**Aim of the task**
Copy the data exactly from the line that contains "The Blender code" through the line that contains "return best, side, leg.astype(int), share, offset", keeping both end lines and leaving out everything else.

——————

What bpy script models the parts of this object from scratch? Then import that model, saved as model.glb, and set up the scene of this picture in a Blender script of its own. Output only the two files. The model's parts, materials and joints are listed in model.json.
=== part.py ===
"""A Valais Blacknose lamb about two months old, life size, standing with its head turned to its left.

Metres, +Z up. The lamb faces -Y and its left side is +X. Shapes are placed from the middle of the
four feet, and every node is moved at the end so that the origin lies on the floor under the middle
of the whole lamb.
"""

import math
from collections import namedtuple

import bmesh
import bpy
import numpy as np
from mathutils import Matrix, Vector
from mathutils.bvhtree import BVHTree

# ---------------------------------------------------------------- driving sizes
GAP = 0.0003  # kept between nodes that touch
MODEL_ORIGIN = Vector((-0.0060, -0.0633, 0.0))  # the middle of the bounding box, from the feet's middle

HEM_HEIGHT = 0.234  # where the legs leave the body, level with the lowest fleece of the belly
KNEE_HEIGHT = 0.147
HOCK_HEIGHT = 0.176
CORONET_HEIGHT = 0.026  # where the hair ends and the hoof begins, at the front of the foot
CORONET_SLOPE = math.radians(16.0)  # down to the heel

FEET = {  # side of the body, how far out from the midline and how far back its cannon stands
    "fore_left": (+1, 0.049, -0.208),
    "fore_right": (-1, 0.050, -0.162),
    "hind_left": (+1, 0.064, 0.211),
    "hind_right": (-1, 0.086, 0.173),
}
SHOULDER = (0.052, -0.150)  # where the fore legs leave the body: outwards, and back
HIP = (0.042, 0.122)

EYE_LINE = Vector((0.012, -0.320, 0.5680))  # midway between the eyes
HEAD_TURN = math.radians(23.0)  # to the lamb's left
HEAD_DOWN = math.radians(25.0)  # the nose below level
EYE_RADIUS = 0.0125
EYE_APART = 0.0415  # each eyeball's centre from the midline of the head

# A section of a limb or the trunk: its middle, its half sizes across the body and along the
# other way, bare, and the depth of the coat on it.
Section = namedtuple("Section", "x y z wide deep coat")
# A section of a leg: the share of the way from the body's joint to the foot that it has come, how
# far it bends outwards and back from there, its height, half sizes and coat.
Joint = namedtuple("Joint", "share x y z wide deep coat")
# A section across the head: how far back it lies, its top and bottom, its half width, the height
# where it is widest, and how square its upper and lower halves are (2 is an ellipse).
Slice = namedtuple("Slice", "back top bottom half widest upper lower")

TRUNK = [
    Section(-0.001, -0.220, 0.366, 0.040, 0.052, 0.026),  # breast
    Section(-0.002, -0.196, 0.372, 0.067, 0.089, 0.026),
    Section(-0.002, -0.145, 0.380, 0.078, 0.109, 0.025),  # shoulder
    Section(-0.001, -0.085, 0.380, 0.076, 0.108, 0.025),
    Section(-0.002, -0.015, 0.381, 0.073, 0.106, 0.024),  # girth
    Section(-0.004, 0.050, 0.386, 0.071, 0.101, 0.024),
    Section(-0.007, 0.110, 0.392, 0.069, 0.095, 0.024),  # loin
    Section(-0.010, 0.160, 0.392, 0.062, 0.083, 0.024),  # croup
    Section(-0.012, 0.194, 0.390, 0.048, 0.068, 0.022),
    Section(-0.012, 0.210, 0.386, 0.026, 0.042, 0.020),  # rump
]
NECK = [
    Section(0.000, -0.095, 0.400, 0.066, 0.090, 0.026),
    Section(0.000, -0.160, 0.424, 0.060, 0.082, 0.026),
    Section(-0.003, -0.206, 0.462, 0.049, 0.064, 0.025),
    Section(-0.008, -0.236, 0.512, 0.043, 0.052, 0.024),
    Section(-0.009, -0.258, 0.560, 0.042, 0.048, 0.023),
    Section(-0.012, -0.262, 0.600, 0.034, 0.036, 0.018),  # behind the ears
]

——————

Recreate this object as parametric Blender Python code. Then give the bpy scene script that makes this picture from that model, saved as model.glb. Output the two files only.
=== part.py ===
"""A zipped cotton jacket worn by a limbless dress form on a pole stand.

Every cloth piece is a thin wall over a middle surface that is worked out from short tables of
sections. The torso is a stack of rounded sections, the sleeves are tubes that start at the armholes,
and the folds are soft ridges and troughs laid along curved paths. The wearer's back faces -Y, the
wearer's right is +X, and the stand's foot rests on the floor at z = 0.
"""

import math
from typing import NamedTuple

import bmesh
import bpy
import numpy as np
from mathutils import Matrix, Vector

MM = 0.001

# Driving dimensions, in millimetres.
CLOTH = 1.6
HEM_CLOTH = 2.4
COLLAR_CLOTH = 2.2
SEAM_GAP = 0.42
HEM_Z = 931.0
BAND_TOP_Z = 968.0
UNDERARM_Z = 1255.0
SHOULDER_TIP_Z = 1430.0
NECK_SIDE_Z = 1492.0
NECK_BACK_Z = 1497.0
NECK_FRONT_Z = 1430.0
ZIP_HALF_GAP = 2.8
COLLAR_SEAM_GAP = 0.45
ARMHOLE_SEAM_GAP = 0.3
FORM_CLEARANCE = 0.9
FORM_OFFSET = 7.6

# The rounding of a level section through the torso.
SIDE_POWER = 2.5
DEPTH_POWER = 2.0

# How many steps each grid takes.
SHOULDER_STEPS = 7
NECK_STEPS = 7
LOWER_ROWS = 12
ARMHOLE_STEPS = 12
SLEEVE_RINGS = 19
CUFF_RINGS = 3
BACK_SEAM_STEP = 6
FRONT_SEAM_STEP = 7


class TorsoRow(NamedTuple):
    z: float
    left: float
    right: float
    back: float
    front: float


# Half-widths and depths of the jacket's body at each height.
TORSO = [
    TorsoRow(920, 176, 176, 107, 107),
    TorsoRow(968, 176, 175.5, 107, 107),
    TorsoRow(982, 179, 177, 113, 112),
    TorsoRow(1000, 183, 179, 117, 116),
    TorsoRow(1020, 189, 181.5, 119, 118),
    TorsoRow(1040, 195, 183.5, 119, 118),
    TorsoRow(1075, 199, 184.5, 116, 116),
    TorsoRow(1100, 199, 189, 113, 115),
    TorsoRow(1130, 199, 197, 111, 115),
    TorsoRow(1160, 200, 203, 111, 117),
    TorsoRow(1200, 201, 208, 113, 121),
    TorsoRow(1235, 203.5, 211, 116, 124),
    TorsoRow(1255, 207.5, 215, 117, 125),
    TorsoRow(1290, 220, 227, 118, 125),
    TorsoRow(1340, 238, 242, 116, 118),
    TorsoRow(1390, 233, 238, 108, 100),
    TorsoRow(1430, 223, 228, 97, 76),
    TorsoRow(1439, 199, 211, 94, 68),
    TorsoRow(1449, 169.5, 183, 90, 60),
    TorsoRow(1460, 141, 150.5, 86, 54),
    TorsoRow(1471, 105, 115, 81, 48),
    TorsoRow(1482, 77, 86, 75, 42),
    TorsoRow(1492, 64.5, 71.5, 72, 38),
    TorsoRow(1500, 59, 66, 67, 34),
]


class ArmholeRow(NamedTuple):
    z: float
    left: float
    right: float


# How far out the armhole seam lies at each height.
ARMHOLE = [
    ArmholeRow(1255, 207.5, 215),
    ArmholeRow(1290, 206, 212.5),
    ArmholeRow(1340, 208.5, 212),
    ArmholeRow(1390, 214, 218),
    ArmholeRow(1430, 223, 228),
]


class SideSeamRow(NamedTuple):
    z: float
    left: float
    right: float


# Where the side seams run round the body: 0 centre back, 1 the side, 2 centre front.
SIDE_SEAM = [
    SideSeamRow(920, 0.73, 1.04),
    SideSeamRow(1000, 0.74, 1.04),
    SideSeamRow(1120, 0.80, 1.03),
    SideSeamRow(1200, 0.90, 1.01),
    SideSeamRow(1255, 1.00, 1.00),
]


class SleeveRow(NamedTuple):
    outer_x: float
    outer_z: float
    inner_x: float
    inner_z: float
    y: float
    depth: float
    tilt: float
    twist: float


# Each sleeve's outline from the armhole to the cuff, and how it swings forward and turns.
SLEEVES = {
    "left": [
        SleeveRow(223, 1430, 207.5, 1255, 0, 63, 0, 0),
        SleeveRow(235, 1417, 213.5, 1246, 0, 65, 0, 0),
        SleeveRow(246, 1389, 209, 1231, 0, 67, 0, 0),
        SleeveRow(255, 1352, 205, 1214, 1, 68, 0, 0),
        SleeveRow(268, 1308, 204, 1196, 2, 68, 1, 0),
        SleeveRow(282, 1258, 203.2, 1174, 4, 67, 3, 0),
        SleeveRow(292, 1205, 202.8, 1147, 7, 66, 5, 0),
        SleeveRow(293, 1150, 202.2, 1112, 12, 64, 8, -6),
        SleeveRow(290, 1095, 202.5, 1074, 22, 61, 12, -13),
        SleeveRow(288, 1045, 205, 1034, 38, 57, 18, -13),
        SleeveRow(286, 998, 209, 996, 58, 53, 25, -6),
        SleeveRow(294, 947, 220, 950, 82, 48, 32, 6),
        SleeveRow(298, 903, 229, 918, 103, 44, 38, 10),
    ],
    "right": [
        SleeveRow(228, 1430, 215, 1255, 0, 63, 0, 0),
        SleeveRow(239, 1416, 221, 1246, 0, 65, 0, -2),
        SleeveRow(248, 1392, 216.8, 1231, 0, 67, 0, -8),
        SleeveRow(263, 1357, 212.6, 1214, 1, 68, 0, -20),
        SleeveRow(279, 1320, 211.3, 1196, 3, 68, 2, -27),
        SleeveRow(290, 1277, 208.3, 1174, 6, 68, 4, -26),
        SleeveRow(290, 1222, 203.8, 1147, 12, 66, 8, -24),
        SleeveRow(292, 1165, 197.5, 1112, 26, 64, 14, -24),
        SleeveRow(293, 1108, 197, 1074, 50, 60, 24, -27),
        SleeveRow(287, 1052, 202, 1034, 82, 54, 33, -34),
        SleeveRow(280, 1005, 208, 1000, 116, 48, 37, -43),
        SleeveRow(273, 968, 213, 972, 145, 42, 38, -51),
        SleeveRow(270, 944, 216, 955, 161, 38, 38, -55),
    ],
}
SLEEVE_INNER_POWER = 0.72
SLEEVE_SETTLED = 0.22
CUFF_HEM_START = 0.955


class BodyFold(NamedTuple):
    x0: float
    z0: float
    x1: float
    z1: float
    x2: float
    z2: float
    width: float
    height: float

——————

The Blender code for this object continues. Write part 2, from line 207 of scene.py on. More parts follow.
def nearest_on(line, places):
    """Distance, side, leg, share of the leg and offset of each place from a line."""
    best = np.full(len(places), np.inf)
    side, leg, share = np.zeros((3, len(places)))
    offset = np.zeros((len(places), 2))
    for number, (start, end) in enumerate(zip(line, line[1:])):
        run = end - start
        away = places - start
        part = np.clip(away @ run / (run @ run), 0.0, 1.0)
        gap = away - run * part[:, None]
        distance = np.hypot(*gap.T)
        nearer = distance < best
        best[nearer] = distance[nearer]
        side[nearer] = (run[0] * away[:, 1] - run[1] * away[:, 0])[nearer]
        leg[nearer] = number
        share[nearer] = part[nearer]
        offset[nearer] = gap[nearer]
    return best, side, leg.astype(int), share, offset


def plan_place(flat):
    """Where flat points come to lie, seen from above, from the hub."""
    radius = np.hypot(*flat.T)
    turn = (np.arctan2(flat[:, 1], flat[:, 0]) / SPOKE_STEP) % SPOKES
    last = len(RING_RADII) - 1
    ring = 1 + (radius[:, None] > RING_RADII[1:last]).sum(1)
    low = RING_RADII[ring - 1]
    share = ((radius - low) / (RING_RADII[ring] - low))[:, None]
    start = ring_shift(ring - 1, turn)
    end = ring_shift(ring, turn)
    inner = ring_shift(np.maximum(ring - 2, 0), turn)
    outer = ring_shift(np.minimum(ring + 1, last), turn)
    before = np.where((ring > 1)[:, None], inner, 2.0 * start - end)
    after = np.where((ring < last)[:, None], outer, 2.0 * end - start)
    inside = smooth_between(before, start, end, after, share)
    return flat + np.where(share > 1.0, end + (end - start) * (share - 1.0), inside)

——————

**Completed exercise**
The Blender code for this object continues. Write part 2, from line 207 of scene.py on. More parts follow.
def nearest_on(line, places):
    """Distance, side, leg, share of the leg and offset of each place from a line."""
    best = np.full(len(places), np.inf)
    side, leg, share = np.zeros((3, len(places)))
    offset = np.zeros((len(places), 2))
    for number, (start, end) in enumerate(zip(line, line[1:])):
        run = end - start
        away = places - start
        part = np.clip(away @ run / (run @ run), 0.0, 1.0)
        gap = away - run * part[:, None]
        distance = np.hypot(*gap.T)
        nearer = distance < best
        best[nearer] = distance[nearer]
        side[nearer] = (run[0] * away[:, 1] - run[1] * away[:, 0])[nearer]
        leg[nearer] = number
        share[nearer] = part[nearer]
        offset[nearer] = gap[nearer]
    return best, side, leg.astype(int), share, offset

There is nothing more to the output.